A: It’s very new and dynamic. Facebook will have to see the way game applications are traded on their site and how different payment methods evolve and how much they enforce spamming and scamming. There’s enough evidence that it is a category that is here to stay, although it appears to be in its infancy.

But it’s enlarging the whole gaming market. A lot of the gamers playing these Facebook games wouldn’t have called themselves gamers, yet here they are playing “Pet Society.” There’s still untapped potential—new genres and new ways the social graph can be used in the gaming context. I think Playfish is the tip of the iceberg and there’s a lot of learning to be done.

Q: What kind of exits do you expect to see in this space?

A: For social gaming, Playfish and Zynga stood out. Playdom [which raised $43 million after EA announced the Playfish acquisition] was launched on MySpace and is transitioning to Facebook, but I’m not current on their numbers. A lot of other smaller companies are up-and-coming, and some are developing interesting numbers, but there will definitely be more M&A than IPOs.

Q: Why don’t you anticipate many IPOs for this space?

A: You’ve got to be big and really durable to IPO. People have to be convinced. Can the public equity markets get their heads around the virtual purchase of a bouquet of flowers underpinning a business model, when the numbers are as interesting as Playfish and Zynga?

Q: Tell us about the changes in the London office, with Partners Kaj-Erik Relander and Simon Levene leaving the firm.

A: Simon left at the end of last year and Kaj-Erik phased out last year. I can’t comment on their departures, but they were amicable. They’re both immensely talented individuals. We’ve added Sonali De Rycker, who just had a baby, and Martin Gibson, who joined us several months ago. They came from Atlas. We’ve added up-and-coming young talent to the team, as well: Jeremiah Daly, who came from Summit, and Spencer Lazar, who came from Insight. We’re open to taking on two more investment professionals, and we’re in discussions with candidates. [Note: Neither Relander nor Levene responded to VCJ’s requests for comment.—Ed.]
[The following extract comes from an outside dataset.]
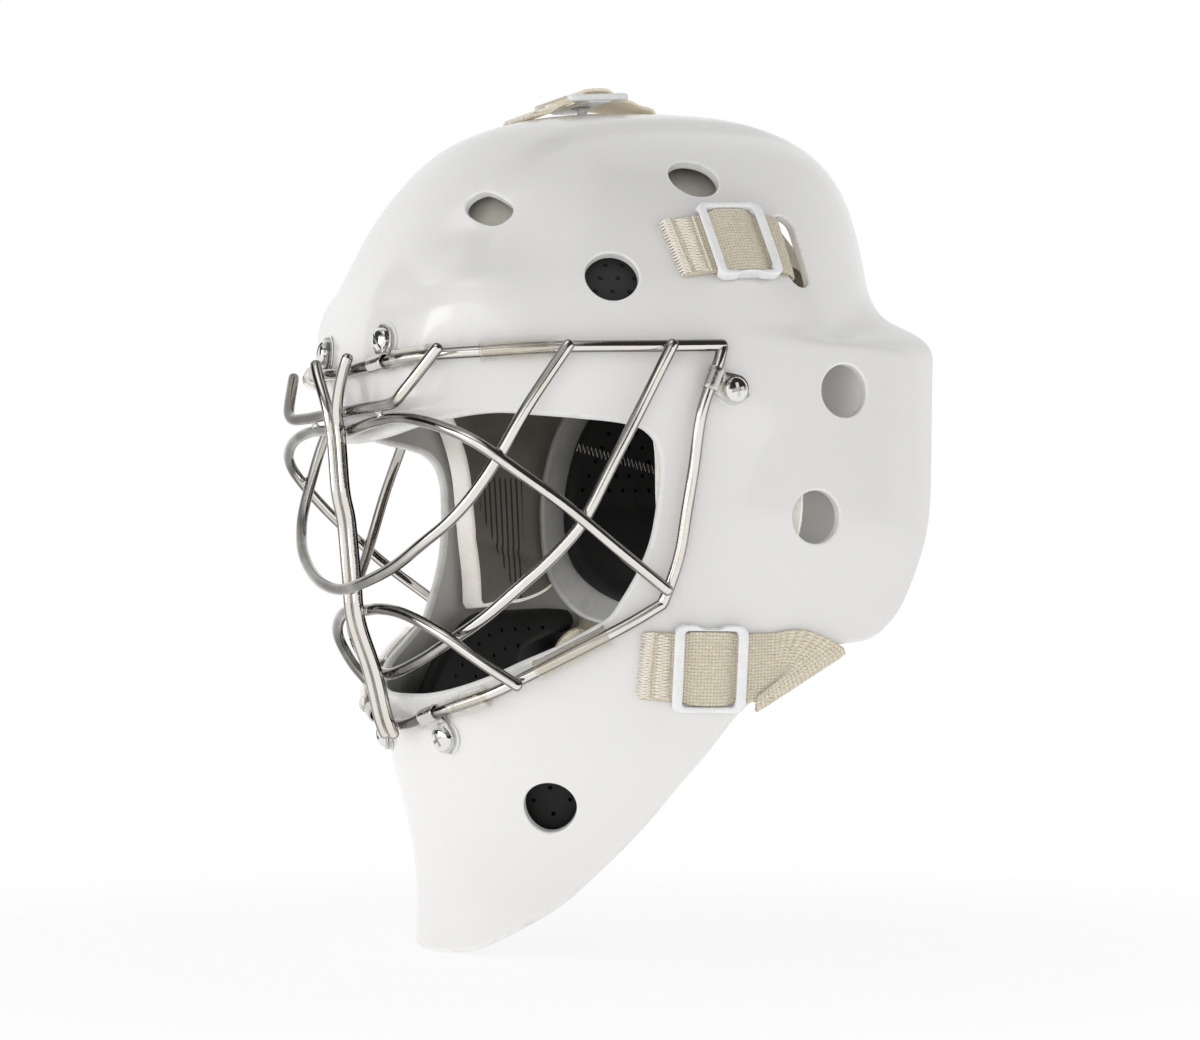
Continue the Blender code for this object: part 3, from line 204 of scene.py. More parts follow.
def cast(field, dirs):
    """How far field = 0 lies from CENTRE along each direction."""
    near = np.full(len(dirs), 20.0)
    far = np.full(len(dirs), 260.0)
    for _ in range(19):
        mid = 0.5 * (near + far)
        within = field(CENTRE + dirs * mid[:, None]) < 0
        near = np.where(within, mid, near)
        far = np.where(within, far, mid)
    a = field(CENTRE + dirs * near[:, None])
    b = field(CENTRE + dirs * far[:, None])
    return near + (far - near) * np.clip(a / np.minimum(a - b, -1e-12), 0, 1)


def shell_reach(dirs):
    body = cast(body_field, dirs)
    climb = dirs[:, 2] + 0.10 * np.abs(dirs[:, 0]) - 0.02
    dome = cast(dome_field, dirs)
    point = CENTRE + dirs * dome[:, None]
    # towards the rear the wings' top corner is higher and fuller
    rear = ease((point[:, 1] - 45) / 45)
    ledge = np.where(climb > 0.2,
                     (LEDGE_Z + 5.5 * rear - CENTRE[2]) / np.maximum(climb, 1e-3), 400.0)
    body = smooth_min(body, np.minimum(ledge, 400), 9.0 + 16.0 * rear)
    fade = ease((point[:, 2] - 72) / 25) * ease((75 - point[:, 1]) / 40)
    dome = dome + RIDGE_H * fade * ease((ridge_half(point[:, 2]) - np.abs(point[:, 0])) / 9 + 0.5)
    reach = smooth_max(dome, body, 7.0 + 22.0 * rear)
    point = CENTRE + dirs * reach[:, None]
    front = ease((-40 - point[:, 1]) / 40)
    return reach + BROW_H * front * np.exp(-((np.abs(point[:, 0]) - BROW_X) / 17) ** 2
                                           - ((point[:, 2] - BROW_Z) / 17) ** 2)


def plate_reach(dirs):
    return cast(plate_field, dirs)


# shallow hollows in front of the forward vents
SCOOP = np.array([47.0, -80.5, 108.0])
SCOOP_RUN = unit(np.array([0.45, 0.62, 0.30]))
SCOOP_DEPTH, SCOOP_HALF_W, SCOOP_HALF_L = 4.0, 11.0, 17.0


def scooped_reach(dirs):
    reach = shell_reach(dirs)
    away = np.stack(folded(CENTRE + dirs * reach[:, None]), 1) - SCOOP
    along = away @ SCOOP_RUN
    aside = np.linalg.norm(away - np.outer(along, SCOOP_RUN), axis=1)
    return reach - SCOOP_DEPTH * np.exp(-(aside / SCOOP_HALF_W) ** 2
                                        - (along / SCOOP_HALF_L) ** 2)


def surface(dirs, reach=shell_reach):
    """Points and outward normals of a surface along each direction."""
    step = 4e-3

    def at(d):
        return CENTRE + d * reach(d)[:, None]
    ref = np.where(np.abs(dirs[:, 1:2]) < 0.9, np.array([[0, 1.0, 0]]), np.array([[1.0, 0, 0]]))
    side_a = unit(np.cross(dirs, ref))
    side_b = np.cross(dirs, side_a)
    slope_a = at(unit(dirs + step * side_a)) - at(unit(dirs - step * side_a))
    slope_b = at(unit(dirs + step * side_b)) - at(unit(dirs - step * side_b))
    normal = unit(np.cross(slope_a, slope_b))
    return at(dirs), normal * np.sign((normal * dirs).sum(1, keepdims=True))


def to_dir(points):
    return unit(np.atleast_2d(np.asarray(points, float)) - CENTRE)


def on_shell(points, lift=0.0):
    """The points pulled onto the shell, then moved `lift` along its normal."""
    point, normal = surface(to_dir(points))
    return point + lift * normal, normal


def spot(place, reach=shell_reach):
    """The surface point in the direction of `place`, and its normal."""
    point, normal = surface(to_dir(place), reach)
    return point[0], normal[0]


# ---------------------------------------------------------------- curves and loops
def spline(ctrl, n, closed=False):
    """Centripetal Catmull-Rom through the control points, evenly resampled."""
    c = np.asarray(ctrl, float)
    if closed:
        c = np.vstack([c[-1], c, c[0], c[1]])
    else:
        c = np.vstack([2 * c[0] - c[1], c, 2 * c[-1] - c[-2]])
    out = []
    for i in range(1, len(c) - 2):
        p = c[i - 1:i + 3]
        gaps = np.maximum(np.linalg.norm(np.diff(p, axis=0), axis=1), 1e-6) ** 0.5
        t = np.concatenate([[0], np.cumsum(gaps)])
        u = np.linspace(t[1], t[2], 24, endpoint=False)[:, None]
        a = [((t[k + 1] - u) * p[k] + (u - t[k]) * p[k + 1]) / (t[k + 1] - t[k])
             for k in range(3)]
        b = [((t[k + 2] - u) * a[k] + (u - t[k]) * a[k + 1]) / (t[k + 2] - t[k])
             for k in range(2)]
        out.append(((t[2] - u) * b[0] + (u - t[1]) * b[1]) / (t[2] - t[1]))
    return resample(np.vstack(out + [c[-2][None]]), n, closed)


def run_along(points):
    """Distance along a line at each of its points."""
    return np.concatenate([[0], np.cumsum(np.linalg.norm(np.diff(points, axis=0), axis=1))])


def interp_rows(at, known, rows):
    return np.stack([np.interp(at, known, rows[:, k]) for k in range(rows.shape[1])], 1)


def resample(points, n, closed=False):
    run = run_along(points)
    out = interp_rows(np.linspace(0, run[-1], n + 1 if closed else n), run, points)
    return out[:-1] if closed else out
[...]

Q: Accel London raised a $525 million fund (Accel London III) that closed just 15 months ago. Accel has said the fund will be deployed over three to four years in 30 to 35 new investments. What’s your investment strategy, and will it change with these new seed funds cropping up in Europe?
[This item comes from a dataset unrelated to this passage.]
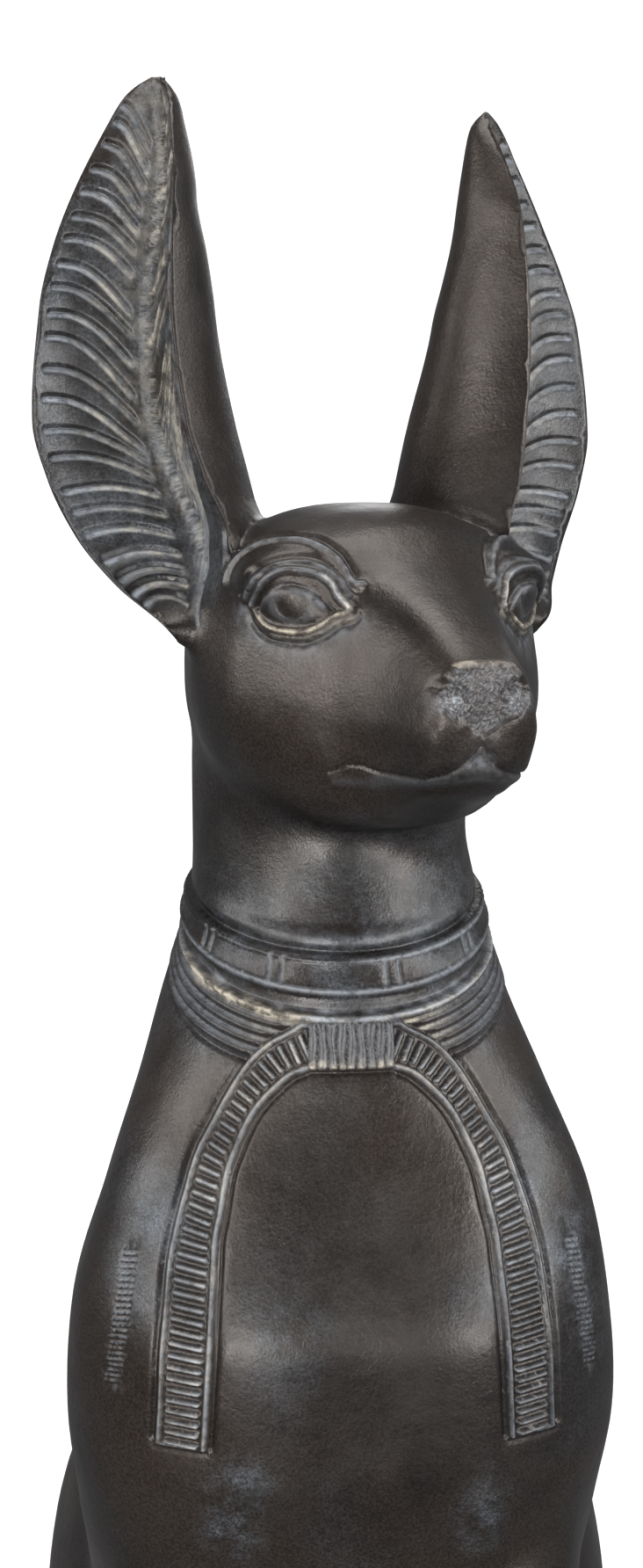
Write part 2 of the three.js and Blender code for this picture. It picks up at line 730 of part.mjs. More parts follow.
function makeKnot() {
  const rows = knotRibCount * 2;
  return skin(rows, 4, (row, share) => {
    const side = THREE.MathUtils.lerp(-knotHalfWidth, knotHalfWidth, row / rows);
    const rise = row % 2 === 1 ? knotRibRise : knotRise;
    const corner = [[knotFoot, -knotRoot], [knotFoot, rise], [knotTop, rise], [knotTop, -knotRoot]];
    const [height, out] = corner[Math.round(share * 4)];
    return bodyPlace(side, trunkFront(side, height) + out, height);
  });
}

// A solid from one of the ready-made geometries.
function solidOf(geometry) {
  const bare = geometry.index ? geometry.toNonIndexed() : geometry;
  bare.deleteAttribute('normal');
  bare.deleteAttribute('uv');
  const merged = mergeVertices(bare, 1e-4);
  const place = merged.attributes.position;
  const points = [];
  for (let i = 0; i < place.count; i += 1) points.push([place.getX(i), place.getY(i), place.getZ(i)]);
  const triangles = [];
  for (let i = 0; i < merged.index.count; i += 3) {
    const corner = [merged.index.getX(i), merged.index.getX(i + 1), merged.index.getX(i + 2)];
    if (new Set(corner).size === 3) triangles.push(corner);
  }
  return closedBody(points, triangles);
}

// Base: a low slab with rounded corners and a small bevel.
function makeBase() {
  const [halfX, halfY] = [baseWidth / 2 - baseEdgeBevel, baseDepth / 2 - baseEdgeBevel];
  const radius = baseCornerRadius - baseEdgeBevel;
  const outline = new THREE.Shape();
  outline.absarc(halfX - radius, halfY - radius, radius, 0, Math.PI / 2);
  outline.absarc(radius - halfX, halfY - radius, radius, Math.PI / 2, Math.PI);
  outline.absarc(radius - halfX, radius - halfY, radius, Math.PI, Math.PI * 1.5);
  outline.absarc(halfX - radius, radius - halfY, radius, Math.PI * 1.5, Math.PI * 2);
  outline.closePath();
  const slab = new THREE.ExtrudeGeometry(outline, {
    depth: baseHeight - 2 * baseEdgeBevel,
    bevelEnabled: true,
    bevelThickness: baseEdgeBevel,
    bevelSize: baseEdgeBevel,
    bevelSegments: 1,
    curveSegments: 2,
  });
  slab.translate(0, 0, baseEdgeBevel);
  return solidOf(slab);
}

const face = [makeMouthCut(-1), makeMouthCut(1), makeNostril(-1), makeNostril(1)];
const head = makeHead().subtract(wasm.Manifold.union(face));
const pieces = [makeBase(), makeTrunk(), head, makeTail(), makeCollar(), makeKnot()];
for (const hand of [-1, 1]) {
  pieces.push(makeEar(hand), makeForeleg(hand), makeHaunch(hand), makeRibbon(hand), ...makeEye(hand));
  const paws = makePaw(hand, frontPawSide, frontPawRows).add(makePaw(hand, hindPawSide, hindPawRows));
  const cuts = [...toeCuts(hand, frontPawSide, frontPawRows), ...toeCuts(hand, hindPawSide, hindPawRows)];
  pieces.push(paws.subtract(wasm.Manifold.union(cuts)));
}
const figure = wasm.Manifold.union(pieces);

function meshOf(solid, name, material) {
  const { vertProperties, triVerts } = solid.getMesh();
  const geometry = new THREE.BufferGeometry();
  geometry.setAttribute('position', new THREE.BufferAttribute(new Float32Array(vertProperties), 3));
  geometry.setIndex(new THREE.BufferAttribute(new Uint32Array(triVerts), 1));
  geometry.computeVertexNormals();
  const mesh = new THREE.Mesh(geometry, material);
  mesh.name = name;
  return mesh;
}

const darkCast = new THREE.MeshStandardMaterial({ color: 0x2b2724, roughness: 0.5, metalness: 0.1 });

const group = new THREE.Group();
group.add(meshOf(figure, 'jackal_figure', darkCast));

export default group;
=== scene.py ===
"""Seated jackal figure with tall carved ears, a banded collar and a barred ribbon, cast in one with its base.

Lengths of the figure are given in parts: a part is a thousandth of the height from the base to the ear tips.
Side runs to the figure's left, front to where its breast faces, height up from the top of the base.
"""

import bpy
import numpy as np
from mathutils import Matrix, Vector


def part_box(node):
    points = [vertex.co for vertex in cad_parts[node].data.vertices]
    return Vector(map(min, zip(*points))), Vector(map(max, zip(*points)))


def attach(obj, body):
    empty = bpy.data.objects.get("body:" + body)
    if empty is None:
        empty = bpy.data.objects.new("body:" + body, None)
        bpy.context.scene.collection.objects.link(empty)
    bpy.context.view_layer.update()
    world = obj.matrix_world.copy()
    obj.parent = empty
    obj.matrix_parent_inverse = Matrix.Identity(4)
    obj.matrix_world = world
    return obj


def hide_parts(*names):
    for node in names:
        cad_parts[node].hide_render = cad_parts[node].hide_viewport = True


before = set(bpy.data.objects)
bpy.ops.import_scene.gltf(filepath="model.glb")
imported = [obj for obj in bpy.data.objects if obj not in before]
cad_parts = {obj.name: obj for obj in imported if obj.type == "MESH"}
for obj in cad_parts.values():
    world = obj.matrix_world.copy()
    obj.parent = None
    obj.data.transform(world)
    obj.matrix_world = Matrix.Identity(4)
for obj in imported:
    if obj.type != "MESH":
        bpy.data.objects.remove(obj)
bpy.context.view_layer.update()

# Base
# The slab under the figure is resin stone, cast in one with it: square-sided, 28 mm thick, with round corners
# and a small bevel. It and every form above it is first built as a closed shell, and the shells are joined in
# the section on the casting.
CASTING = "jackal_figure"
lowest, highest = (np.array(corner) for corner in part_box(CASTING))
SLAB_HEIGHT = 0.028
SLAB_CORNER = 0.014
SLAB_BEVEL = 0.003
shells = []


def add_shell(points):
    """Keeps one closed shell: a grid of rings (rows, columns, 3) with each ring joined round and to the next
    one, and a point at the middle of the first and the last ring."""
    rows, columns = points.shape[:2]
    vertices = np.vstack([points.reshape(-1, 3), points[0].mean(axis=0), points[-1].mean(axis=0)])
    a = np.arange(rows * columns).reshape(rows, columns)
    b = np.roll(a, -1, axis=1)
    walls = np.stack([a[:-1], b[:-1], b[1:], a[:-1], b[1:], a[1:]], axis=-1).reshape(-1, 3)
    first = np.stack([np.full(columns, rows * columns), b[0], a[0]], axis=-1)
    last = np.stack([np.full(columns, rows * columns + 1), a[-1], b[-1]], axis=-1)
    shells.append((vertices, np.vstack([walls, first, last])))


def around(columns):
    """The angles of one ring, as a row."""
    return (np.arange(columns) / columns * 2 * np.pi)[None, :]


# Rows: height, share of the bevel that the side is set in by.
SLAB_ROWS = np.array([
    [0, 1], [SLAB_BEVEL, 0], [SLAB_HEIGHT / 2, 0], [SLAB_HEIGHT - SLAB_BEVEL, 0], [SLAB_HEIGHT, 1],
])
slab_turn = around(96)
slab_corner = SLAB_CORNER - SLAB_ROWS[:, 1:] * SLAB_BEVEL
slab_x, slab_y = (
    (reach - SLAB_CORNER) * np.sign(wave) + slab_corner * wave
    for reach, wave in ((highest[0], np.cos(slab_turn)), (highest[1], np.sin(slab_turn))))
slab_z = np.broadcast_to(SLAB_ROWS[:, :1], slab_x.shape)
add_shell(np.stack([slab_x, slab_y, slab_z], axis=-1))

# Trunk and neck
# One egg-like body, of the same resin stone, leans back from the breast to the rump and narrows to the neck.
# Its lower half runs down between the legs to the slab, as a casting's does.
NECK_AXIS_Y = -0.037
PART = (highest[2] - lowest[2] - SLAB_HEIGHT) / 1000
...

A: We do early stage, pre-revenue investment. Three quarters of our companies are pre-revenue and one quarter is in the venture growth stage, although they still have breakout potential. We do pure startups and seeds, as well, but our core business is a classic A round of financing in companies that have been bootstrapped for awhile—and we’re going to stick with it for the time being. Seed funds are a welcome addition to the venture ecosystem. They have our complete cooperation, and all interests are aligned in developing that ecosystem. It’s great to see how the ecosystem has grown.

Q: Let’s talk about your experience as a VC. What have you learned working in Europe?
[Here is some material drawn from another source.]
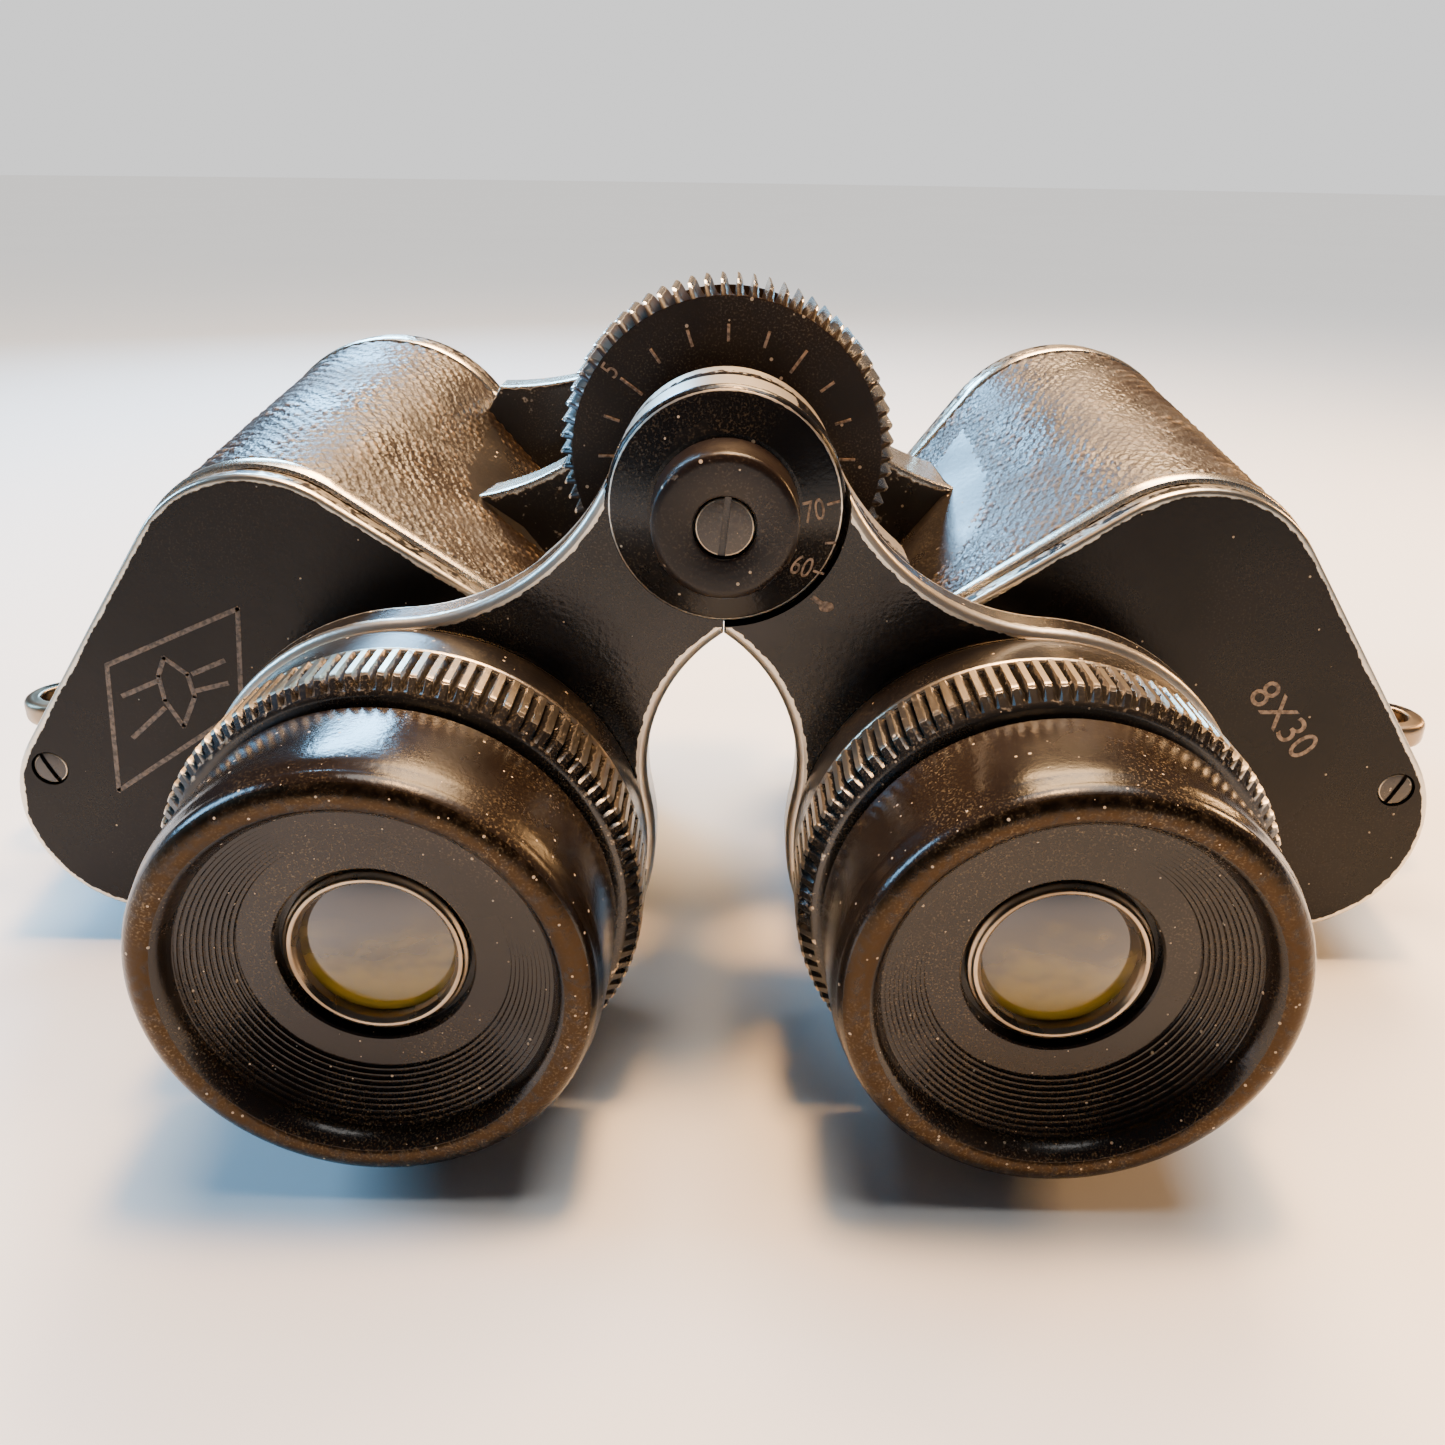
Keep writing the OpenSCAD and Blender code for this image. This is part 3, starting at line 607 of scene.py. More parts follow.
def cornerCircles(y):
    t = y / housing["length"]
    return [[a + b * t for a, b in zip(base, add)] for base, add in zip(housing["corners"], housing["swell"])]


def housingOutline(y, grow):
    # a band round the three corner circles, clockwise
    circles = cornerCircles(y)
    points = []
    for i, here in enumerate(circles):
        facing = []
        for start, end in ((circles[i - 1], here), (here, circles[(i + 1) % 3])):
            run = math.dist(start[:2], end[:2])
            facing.append(angleTo(start, end) + math.degrees(math.acos((start[2] - end[2]) / run)))
        sweep = facing[1] - facing[0]
        sweep -= 360 * math.ceil(sweep / 360)
        points += arcPoints(here[:2], here[2] + grow, facing[0], facing[0] + sweep, housing["cornerPoints"])
    return points


def housingLoops(rows):
    return [[(x, y, z) for x, z in housingOutline(y, grow)] for y, grow, _ in rows], [row[2] for row in rows]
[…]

A: I learn something every day. It’s not an epiphany. It goes back to my roots working for a Japanese company for many years. I believe in continuous, incremental improvement, and I’m surrounded by such a capable group of people in lots of different situations, that I can apply learning on a daily basis. I think it’s hundreds of little things. The story is the companies: They’re the heroes. All we can do is help increase the probability of their success.

Q: How important is it for you to be part of a global firm?

A: It helps the whole firm to have a global radar screen when we’re looking at new opportunities—not looking at competing companies in a geography, but backing the best company. Sharing thoughts throughout the firm in all locations is very helpful. …

The globalization of the industry is really happening, and it’s important for us to be global for two reasons: We think it produces superior returns to investors and a better product—more value-add to our portfolio companies and the entrepreneurial community. We have operations on three different continents and can support companies across the globe. You can reach out [when you work at Accel] to the most relevant person, regardless of which office they’re in.

Q: What’s the European market like for VCs compared to the U.S.? Did the same type of funding bubble develop in Europe as it did in the U.S. before the global recession?

A: The downturn affected exit markets if you had companies going public last year, but for deal flow and new investments, things are robust, and Playfish is a good indication. That deal closed in November. Playfish is an example of a very interesting company. We have some others in our portfolio that we would expect to exit this year with significant numbers. It’s important for Europe to show a track record of success. It’s important for Europe and the asset class and Accel.

Q: How else is Europe different for VC?

A: The market dynamics here are different. The number and volume of quality deal flow is less, but there are far fewer participants in the market. The market share gain is much different, but it works to our advantage. There are not that many venture firms here, and Accel is unique in offering a global platform. We like to see as many good deals as we can.

Q: So what are you looking at now?

A: I still remain very interested in the gaming space—next-generation game spaces. And I still like enterprise software when it’s more disruptive, either open source—I’m involved in Alfresco—or SaaS next-generation e-commerce. We have an investment in Russia, in buying club/sale models, KupiVIP, that has significant revenue already.

Q: Any other areas of interest?

A: I like vertical search— Kayak for travel and Check24 in Germany for personal financial products like car insurance and life insurance, and now they’re getting into utilities. Here in this market there’s next-generation financial technology, with London being a financial center and big banks like Goldman. I think the talent pool for technology is better here than in New York. Also there’s mobile. The dream of mobile applications and services is finally coming, and we’re invested. Rich [Wong, a partner in Accel’s U.S. office] and I work together on GetJar, a mobile app download site.

Q: How do you spend your free time?

A: I have a 2-1/2-year-old son and a daughter expected in five weeks. My family has been my hobby lately. I do enjoy travel, and the occasional golf game and exercising, but those are taking back seats. At night I read books of baby names.

Q: Can’t you do that over the Internet?

A: Yes, but I can set the book on my nightstand, and it’s something my wife and I can share.